> **Aim**
From the first line of the data below, repeat each line exactly until you reach the line with "polygon.use_smooth = True"; include that line too.

> **Data**
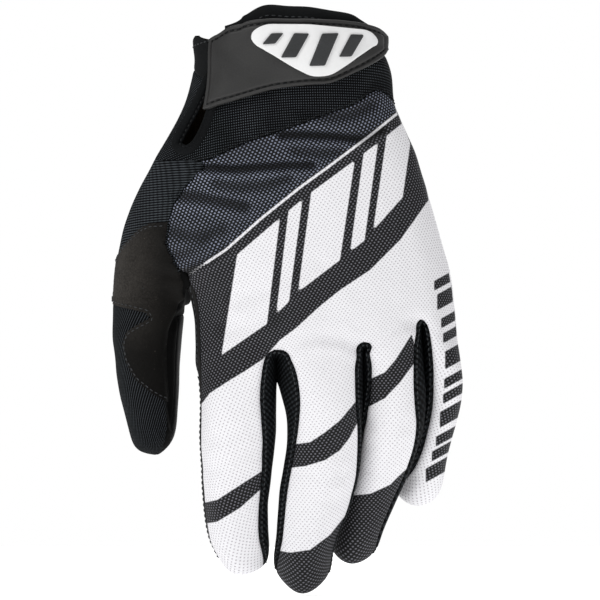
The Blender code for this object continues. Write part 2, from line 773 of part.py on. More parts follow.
def colour(piece):
    material = bpy.data.materials.new(piece.name)
    material.use_nodes = True
    shader = material.node_tree.nodes["Principled BSDF"]
    shader.inputs["Base Color"].default_value = (*LOOKS[piece.name], 1)
    shader.inputs["Roughness"].default_value = 0.8
    piece.data.materials.append(material)
    for polygon in piece.data.polygons:
        polygon.use_smooth = True


def build():
    clear_scene()
    glove = collection("motocross_glove")
    cutters = collection("cutters", hidden=True)
    done, names = rounded_net(glove_net(), SMOOTHING)
    points = [v.co.copy() for v in done.vertices]
    normals = [v.normal.copy() for v in done.vertices]
    faces = [tuple(p.vertices) for p in done.polygons]
    owners = [names[p.material_index] for p in done.polygons]
    tree = BVHTree.FromPolygons(points, faces)
    pieces = {}
    for name in names:
        own = [f for f, owner in zip(faces, owners) if owner == name]
        pieces[name] = cloth_piece(name, points, normals, own, WALLS[name], glove)
    cutter = slit_cutter(cutters)
    for name in ("wrist_knit", "cuff"):
        cut(pieces[name], cutter)
    slit_binding(tree, glove)
    closure_strap(tree, glove)
    lift = STRAP_LIFT + STRAP_THICKNESS + SEAT_GAP
    rows = outline_rows(BADGE_OUTLINE, BADGE_COLUMNS)
    badge_plate(tree, rows, lift, glove)
    lift += BADGE_THICKNESS + SEAT_GAP
    for number, bar in enumerate(BADGE_BARS, 1):
        badge_bar(tree, f"badge_bar_{number}", bar, lift, glove)
    thumb_patch(tree, "thumb_patch_upper", PATCH_UPPER, glove)
    thumb_patch(tree, "thumb_patch_lower", PATCH_LOWER, glove)
    for piece in glove.objects:
        colour(piece)


build()
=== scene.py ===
"""Left-hand motocross glove, filled as if worn: the cloth, leather and rubber pieces that dress
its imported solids. The back of the hand faces -Y, the fingers hang down and the thumb is at -X."""

import math
from functools import lru_cache

import bmesh
import bpy
import numpy as np
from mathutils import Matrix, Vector, noise
from mathutils.bvhtree import BVHTree
from mathutils.kdtree import KDTree


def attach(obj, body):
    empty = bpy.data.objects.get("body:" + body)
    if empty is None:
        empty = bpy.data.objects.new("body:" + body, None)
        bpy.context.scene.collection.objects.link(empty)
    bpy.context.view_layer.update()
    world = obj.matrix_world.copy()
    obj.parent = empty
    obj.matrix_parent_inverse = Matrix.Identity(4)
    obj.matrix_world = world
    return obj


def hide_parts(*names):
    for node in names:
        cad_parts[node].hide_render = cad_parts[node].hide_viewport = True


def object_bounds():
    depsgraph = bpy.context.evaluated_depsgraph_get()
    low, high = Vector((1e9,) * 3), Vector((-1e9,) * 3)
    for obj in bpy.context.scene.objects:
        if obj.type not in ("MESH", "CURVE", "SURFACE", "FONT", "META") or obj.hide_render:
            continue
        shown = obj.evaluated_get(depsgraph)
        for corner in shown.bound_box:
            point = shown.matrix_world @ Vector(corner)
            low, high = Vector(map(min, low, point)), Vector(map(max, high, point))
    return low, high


# Named sizes, in metres
GLOVE_LENGTH = 0.2153
LENGTH_STEPS = 592
STEP = GLOVE_LENGTH / LENGTH_STEPS  # every table counts in these shares of the glove length
WRIST_CENTRE = -20
PHOTO_CENTRE = 290  # photograph column that lies on the wrist opening's centre
PHOTO_TOP = 30
SEAM_GAP = 0.0002
RAY_START = 0.15  # how far outside the glove a ray starts
RAY_NEAR = 0.03  # where the nearest cloth is looked for when a ray misses
ROUNDING_PASSES = 5
SMOOTHING = 4
THUMB_RADIUS = 0.0135
WRIST_RADIUS = 0.031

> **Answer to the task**
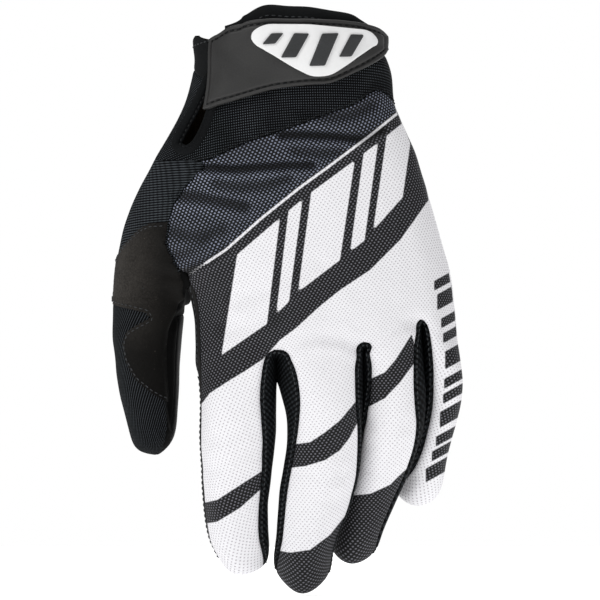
The Blender code for this object continues. Write part 2, from line 773 of part.py on. More parts follow.
def colour(piece):
    material = bpy.data.materials.new(piece.name)
    material.use_nodes = True
    shader = material.node_tree.nodes["Principled BSDF"]
    shader.inputs["Base Color"].default_value = (*LOOKS[piece.name], 1)
    shader.inputs["Roughness"].default_value = 0.8
    piece.data.materials.append(material)
    for polygon in piece.data.polygons:
        polygon.use_smooth = True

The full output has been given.